On December 3, 2013, my mother went into the clinic barely pregnant and came out barren.
It was a decision that was difficult for my family, especially my mother. The fetus, upon testing, had shown signs of chromosomal abnormalities, which would translate to developmental and cognitive disabilities. It would be a huge responsibility in raising the child, a responsibility my family wasn’t ready to take on, as we were already financially struggling. And so, my mother, along with the somber support of the rest of my family and I, proceeded to undergo an abortion.
It’s an experience that I seldom speak about, but it’s one that is still extremely relevant. Currently, various groups are fighting to strip away that right to choice that my mother had back in 2013. In today’s world, an individual’s reproductive rights, specifically that to do with the choice to carry out or terminate a pregnancy, is under attack.
What’s the problem?
From the heartbeat bills in Alabama and Ohio to the decreased funding of Planned Parenthood to the presentations of judicial cases that challenge the Roe v. Wade decision, the government and anti-abortion organizations are eradicating a womxn’s bodily autonomy, attempting to police what goes on inside of them. One should have jurisdiction over their own body, including whether or not to carry a child to term. People and their families are the ones who are best able to decide whether or not they are ready and able to raise a child. Whether it’s for financial (like it was for my family), career, health reasons, or anything else, there should be the choice.
Why is it harmful?
In placing restrictions on what constitutes a “valid” reason to have an abortion, as well as a time limit, the government is taking away the choice that people should have. Along with infringing on basic human rights— which in itself concerns me— we risk overpopulating the planet, increasing financial struggles, perpetuating the misuse of power dynamics, and straining the foster system. Not to mention, it could cause psychological and health effects on those forced to carry the child, often leading to an increase in unsafe abortions.

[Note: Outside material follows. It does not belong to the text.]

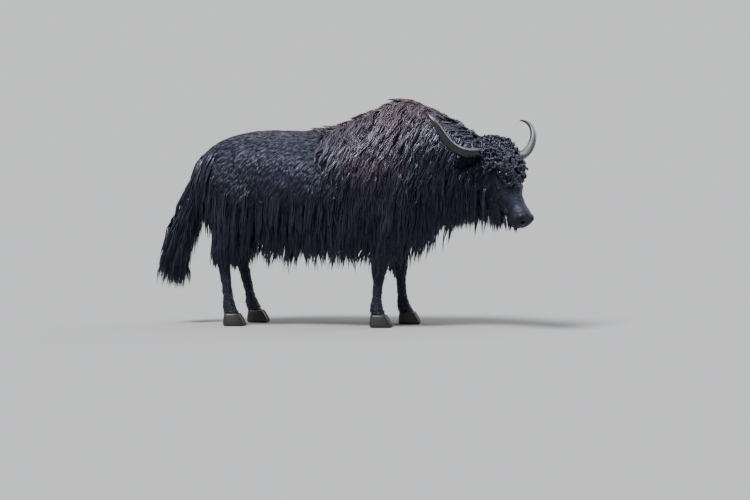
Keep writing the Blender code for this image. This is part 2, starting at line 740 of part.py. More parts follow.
def tail():
    """The dock with the locks of its brush in tiers, hanging clear of the buttocks."""
    course = smooth_through(TAIL_PATH, TAIL_RINGS)
    made = swept("tail", course[:, :3], course[:, 3], TAIL_SIDES, outward=(1, 0, 0.1))
    core = tree_of([made])
    dice = random.Random(53)
    locks = []
    for height, count, length, spread, stand_off in TAIL_TIERS:
        x, y = (np.interp(-height, -course[2:, 2], course[2:, i]) for i in (0, 1))
        for k in range(count):
            turn = 2 * math.pi * (k + dice.uniform(-0.1, 0.1)) / count + height * 5
            out = Vector((math.cos(turn), math.sin(turn), 0))
            root = onto(core, Vector((x, y, height + dice.uniform(-0.02, 0.02))), out)
            locks.append(lock(core, root, GRAVITY + out * spread, length * dice.uniform(0.92, 1.05),
                              TAIL_LOCK_WIDTH, 0.015, lift=(0.002, stand_off), pull=0.02, foot=0.4))
    boolean(made, "UNION", locks)
    return made


CURL_ROWS = (
    # along the face, curls across, reach to each side, radius
    (-0.062, 4, 0.078, 0.040),
    (-0.006, 4, 0.100, 0.047),
    (0.052, 4, 0.100, 0.044),
    (0.108, 4, 0.102, 0.046),
    (0.162, 3, 0.062, 0.040),
    (0.208, 3, 0.050, 0.031),
    (0.252, 2, 0.022, 0.028),
)
CURL_SIDES = 6


def curl(at, normal, size, turn):
    """A low dome with its foot inside the skin."""
    points = []
    for height, spread in ((-0.35, 0.92), (0.42, 0.90)):
        for k in range(CURL_SIDES):
            angle = turn + 2 * math.pi * k / CURL_SIDES
            across, along = math.cos(angle) * spread, math.sin(angle) * spread * 0.84
            points.append(Vector((across, along, height)) * size)
    points += [Vector((0, 0, 0.80)) * size, Vector((0, 0, -0.35)) * size]
    faces = []
    for i in range(CURL_SIDES):
        j = (i + 1) % CURL_SIDES
        faces += [(i, j, CURL_SIDES + j), (i, CURL_SIDES + j, CURL_SIDES + i)]
        faces += [(CURL_SIDES + i, CURL_SIDES + j, 2 * CURL_SIDES), (j, i, 2 * CURL_SIDES + 1)]
    made = mesh_object("curl", points, faces)
    face_outwards(made)
    made.data.transform(Matrix.Translation(at) @ normal.to_track_quat("Z", "Y").to_matrix().to_4x4())
    return made


CHEEK_LOCKS = (
    # along the face, up from its axis, length
    (0.06, -0.09, 0.13),
    (0.13, -0.11, 0.13),
    (0.07, -0.17, 0.19),
    (0.15, -0.18, 0.17),
)
THROAT_LOCKS = (
    # ahead of and beside the middle of the body, length
    (0.770, -0.080, 0.24),
    (0.785, -0.160, 0.25),
    (0.790, -0.240, 0.23),
    (0.840, -0.150, 0.23),
    (0.855, -0.230, 0.20),
)


def head_coat(head, placed):
    """Curls of the poll and forehead, and the short locks of the cheeks and chin."""
    turned = placed.to_3x3()
    skin = tree_of([head])
    dice = random.Random(71)
    made = []
    for along, count, reach, radius in CURL_ROWS:
        for k in range(count):
            across = -reach + 2 * reach * k / (count - 1) + dice.uniform(-0.006, 0.006)
            at, normal = onto(skin, placed @ Vector((across, along + dice.uniform(-0.006, 0.006), 0.05)),
                              turned @ Vector((across * 4, -0.1, 1)))
            made.append(curl(at, normal, radius * dice.uniform(0.9, 1.08), dice.uniform(0, 3)))
    for side in (-1, 1):
        for along, up, length in CHEEK_LOCKS:
            root = onto(skin, placed @ Vector((side * 0.1, along, up)), turned @ Vector((side, 0, 0)))
            made.append(lock(skin, root, GRAVITY + turned @ Vector((0, -0.5, 0)), length, 0.070, 0.009,
                             lift=(0.0, 0.008), pull=0.7))
        root = onto(skin, placed @ Vector((side * 0.03, 0.19, -0.2)), turned @ Vector((side * 0.3, 0, -1)))
        way = GRAVITY + turned @ Vector((0, -0.5, -0.4))
        made.append(lock(skin, root, way, 0.15, 0.062, 0.011, pull=1.2))
    for x, y, length in THROAT_LOCKS:
        root = onto(skin, Vector((x, y, 0.7)), (0, 0, -1))
        made.append(lock(skin, root, (-0.05, 0, -1), length, 0.095, 0.014, pull=2.0))
    for along, length in ((0.410, 0.065), (0.36, 0.095), (0.30, 0.13)):
        root = onto(skin, placed @ Vector((0, along, -0.14)), turned @ Vector((0, 0, -1)))
        way = GRAVITY + turned @ Vector((0, -0.3, -0.5))
        made.append(lock(skin, root, way, length, 0.046, 0.010, pull=0.6))
    return made


def cut_clear(thing, neighbours, air=COAT_CLEARANCE):
    boolean(thing, "DIFFERENCE", [grown_copy(other, air) for other in neighbours])


EYE_OPENING = (0.0150, 0.0255, 0.034)


def eye_sockets(head, placed):
    """Cuts the sockets and the openings between the lids, and returns the eyeballs."""
    eyes, cutters = {}, []
    for word, side in (("right", 1), ("left", -1)):
        at = Vector((side * EYE_AT[0], EYE_AT[1], EYE_AT[2]))
        eye = ball("eye_" + word, at, (EYE_RADIUS,) * 3, sides=12, rings=7)
        room = ball("room", at, (EYE_RADIUS + CORE_CLEARANCE,) * 3, sides=12, rings=7)
        turns = (0, side * EYE_TURN, side * EYE_SWING)
        gaze = Matrix.Rotation(turns[2], 3, "Z") @ Matrix.Rotation(turns[1], 3, "Y") @ Vector((0, 0, 1))
        opening = ball("opening", at + gaze * EYE_OPENING[2], EYE_OPENING, turns, sides=12, rings=6)
        for piece in (eye, room, opening):
            piece.data.transform(placed)
        cutters += [room, opening]
        eyes["eye_" + word] = eye
    boolean(head, "DIFFERENCE", cutters)
    return eyes


def nose_and_mouth(head, placed):
    """Sinks the nostrils and the line between the lips."""
    turned = placed.to_3x3()
    skin = tree_of([head])
    cutters = []
    for side in (-1, 1):
        nostril = ball("nostril", (side * 0.037, 0.490, -0.054), (0.011, 0.022, 0.015),
                       (0.3, side * 0.3, side * 0.6), sides=10, rings=6)
        nostril.data.transform(placed)
        cutters.append(nostril)
    line = []
    for k in range(11):
        turn = math.pi * (k / 10 - 0.5) * 1.1
        look = Vector((math.sin(turn), math.cos(turn), 0))
        aim = Vector((0, 0.402, -0.102 - 0.010 * math.sin(turn) ** 2))
        at, _ = onto(skin, placed @ aim, turned @ look)
        line.append(at)
    radii = [0.003] + [0.0045] * 9 + [0.003]
    cutters.append(swept("mouth", line, radii, 5, outward=turned @ Vector((0, 0, 1))))
    boolean(head, "DIFFERENCE", cutters)


def build():
    clear_scene()
    black = material("black coat", COAT_BLACK, 0.62)
    brown = material("brown-black mane", COAT_BROWN, 0.68)
    horn_grey = material("horn", HORN_GREY, 0.38)
    hoof_black = material("hoof", HOOF_BLACK, 0.5)
    eye_brown = material("eye", EYE_BROWN, 0.08)
    placed = head_matrix()

    legs = [leg(name) for name in FEET]
    body = fused("body", [trunk(), *legs], BODY_VOXEL, 6, 1800)
    head_whole = fused("head_whole", [trunk(), *head_flesh()], HEAD_VOXEL, 3, 2700)
    skin = tree_of([body, head_whole])

    # The head meets the neck on a plane behind the poll; the neck meets the trunk ahead of the hump.
    nodes = {}
    far = 3.0
    behind_poll = placed @ Matrix.Translation((0, -0.080, 0)) @ Matrix.Rotation(math.radians(28), 4, "X")
    head_room = box("region", (-0.3, 0, -0.34), (0.3, 0.9, 0.3))
    head_room.data.transform(behind_poll)
    head = parted("head", head_whole, head_room)
    bpy.data.objects.remove(head_whole, do_unlink=True)

    neck_base = Matrix.Translation((0.50, -0.01, 0)) @ Matrix.Rotation(math.radians(-12), 4, "Z")
    before_head = box("region", (-far, -far, -far), (far, -GAP, far))
    before_head.data.transform(behind_poll)
    ahead_of_trunk = box("region", (GAP, -far, -far), (far, far, far))
    ahead_of_trunk.data.transform(neck_base)
    neck = parted("neck", body, ahead_of_trunk)
    boolean(neck, "INTERSECT", [before_head], "EXACT")

    behind_neck = box("region", (-far, -far, -far), (0, far, far))
    behind_neck.data.transform(neck_base)
    torso = parted("torso", body, behind_neck)
    leg_rooms = {
        "foreleg_right": ((0.09, -1, -1), (0.46, -0.075, 0.640)),
        "foreleg_left": ((0.09, 0.075, -1), (0.46, 1, 0.640)),
        "hindleg_right": ((-1.5, -1, -1), (-0.455, -GAP / 2, 0.860)),
        "hindleg_left": ((-1.5, GAP / 2, -1), (-0.455, 1, 0.860)),
    }
    cutters = []
    for name, (low, high) in leg_rooms.items():
        nodes[name] = parted(name, body, box("region", low, high))
        cutters.append(box("region", [v - GAP for v in low], [v + GAP for v in high]))
    boolean(torso, "DIFFERENCE", cutters, "EXACT")
    bpy.data.objects.remove(body, do_unlink=True)
    nodes.update({"torso": torso, "neck": neck, "head": head})

    for name, foot in FEET.items():
        label = name.replace("foreleg", "hoof_front").replace("hindleg", "hoof_hind")
        nodes[label] = hoof(label, foot)
    for word, side in (("right", 1), ("left", -1)):
        nodes["horn_" + word] = horn("horn_" + word, side, placed)
        nodes["ear_" + word] = ear("ear_" + word, side, placed)
        cut_clear(nodes["horn_" + word], [head, neck], CORE_CLEARANCE)
        cut_clear(nodes["ear_" + word], [head, neck, nodes["horn_" + word]], CORE_CLEARANCE)
    nodes["tail"] = tail()

    # Each coat in turn is joined to its node and cut clear of the nodes beside it.
    hard = [nodes[n] for n in nodes if n.startswith(("horn", "ear"))]
    feet = [nodes[n] for n in FEET]
    boolean(torso, "UNION", torso_coat(skin))
    cut_clear(torso, [*feet, neck, head, *hard], CORE_CLEARANCE)
    cut_clear(nodes["tail"], [torso, *feet], CORE_CLEARANCE)
    boolean(neck, "UNION", neck_coat(skin))
    cut_clear(neck, [head], CORE_CLEARANCE)
    cut_clear(neck, [torso, *hard])
    for word, side in (("right", -1), ("left", 1)):
        thigh = nodes["hindleg_" + word]
        boolean(thigh, "UNION", thigh_coat(skin, side))
        cut_clear(thigh, [torso, nodes["tail"]])
        fore = nodes["foreleg_" + word]
        boolean(fore, "UNION", leg_coat(skin, "foreleg_" + word))
        cut_clear(fore, [torso])
    clumps = head_coat(head, placed)
    nose_and_mouth(head, placed)
    nodes.update(eye_sockets(head, placed))
    boolean(head, "UNION", clumps)
    cut_clear(head, [torso, neck, *hard, nodes["eye_right"], nodes["eye_left"]])

    corners = [v.co for thing in nodes.values() for v in thing.data.vertices]
    low = Vector(min(c[i] for c in corners) for i in range(3))
    high = Vector(max(c[i] for c in corners) for i in range(3))
    stand = Matrix.Translation((-(low.x + high.x) / 2, -(low.y + high.y) / 2, -low.z))
    finish = {"horn": horn_grey, "hoof": hoof_black, "eye": eye_brown, "torso": brown, "neck": brown}
    for name, thing in nodes.items():
        thing.name = name
        thing.data.name = name
        thing.data.transform(stand)
        thing.data.materials.clear()
        thing.data.materials.append(finish.get(name.split("_")[0], black))


if __name__ == "__main__":
    build()
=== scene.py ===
import math

import bmesh
import bpy
import numpy as np
from mathutils import Matrix, Vector
from mathutils.bvhtree import BVHTree


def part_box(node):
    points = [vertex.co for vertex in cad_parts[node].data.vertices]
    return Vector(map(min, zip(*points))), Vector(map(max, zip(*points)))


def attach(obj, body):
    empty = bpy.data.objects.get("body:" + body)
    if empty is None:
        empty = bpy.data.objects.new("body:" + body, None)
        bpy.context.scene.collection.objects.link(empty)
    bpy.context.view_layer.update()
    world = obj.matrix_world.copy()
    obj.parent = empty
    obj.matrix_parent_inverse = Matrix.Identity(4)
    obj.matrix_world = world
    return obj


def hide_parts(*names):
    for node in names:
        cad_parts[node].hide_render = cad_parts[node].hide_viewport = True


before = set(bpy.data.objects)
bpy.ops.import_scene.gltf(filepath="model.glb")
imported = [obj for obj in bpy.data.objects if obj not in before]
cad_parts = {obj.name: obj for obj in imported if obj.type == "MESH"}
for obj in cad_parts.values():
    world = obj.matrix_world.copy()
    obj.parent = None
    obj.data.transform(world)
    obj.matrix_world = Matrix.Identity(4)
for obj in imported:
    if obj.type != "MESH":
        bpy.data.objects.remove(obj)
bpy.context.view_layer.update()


# Where the yak stands. Its own axes start on the floor under the middle of its back, as the solids
# were drawn, and a front hoof of the frame tells where that point is now.

FRONT_RIGHT_FOOT = (0.204, -0.150)
CLAW_HEEL = 0.055
hoof_low, hoof_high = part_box("hoof_front_right")
STAND = Vector((hoof_low.x - (FRONT_RIGHT_FOOT[0] - CLAW_HEEL),
                (hoof_low.y + hoof_high.y) / 2 - FRONT_RIGHT_FOOT[1], 0))


# Studio. A pale seamless floor and wall, a broad soft light over the camera's left shoulder, a wide
# one from above and one from behind that draws the edge of the black coat.

CAMERA_AZIMUTH, CAMERA_ELEVATION = math.radians(8.0), math.radians(2.5)
CAMERA_DISTANCE = 12.0
PIXELS_PER_METRE = 160.0          # in the 750 x 500 picture, at the middle of the body
PICTURE_WIDTH, PICTURE_HEIGHT = 750, 500
ORIGIN_IN_PICTURE = (350, 325)    # pixel where the yak's own axes start
SENSOR_WIDTH = 36.0
SKY = (
    # height as a share, colour
    (0.13, (0.83, 0.84, 0.86)),
    (0.24, (0.26, 0.26, 0.2704)),
    (0.72, (0.26, 0.26, 0.2704)),
    (1.0, (0.95, 0.97, 1.0)),
)
LAMPS = (
    # name, direction that it comes from, strength, softness in degrees, colour
    ("key", (-0.45, -0.55, 1.15), 9.0, 20, (1.0, 0.985, 0.97)),
    ("top", (0.25, 0.15, 1.6), 2.5, 60, (0.90, 0.94, 1.0)),
    ("edge", (0.9, 0.9, 0.75), 1.5, 40, (1, 1, 1)),
)
FLOOR_HALF = 60
FLOOR_GREY = (0.214, 0.2165, 0.2215)


def placed(name, data):
    made = bpy.data.objects.new(name, data)
    bpy.context.scene.collection.objects.link(made)
    return made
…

Something as simple as restricting the right to abortion has a multitude of negative effects on various facets of society and individuals. It has the potential to lead to nationwide epidemics on both the economic and social front. Time and time again, it has been seen that when people have restricted access to abortion clinics, we see a rise in child negligence, domestic violence, child abuse, self-harm, and unsafe abortions.
You are not “saving” lives when you protect an unborn fetus— you’re now endangering both the child and the person carrying the baby.
Without this freedom, my mother, along with tens of thousands of other folxs wouldn’t be able to have the basic right of choice. And nobody, man or government, should restrict that right, as the repercussions of doing so may be far worse. Womxn should have the same bodily autonomy as cis-men do with their bodies— a health inequality that I won’t stand by for.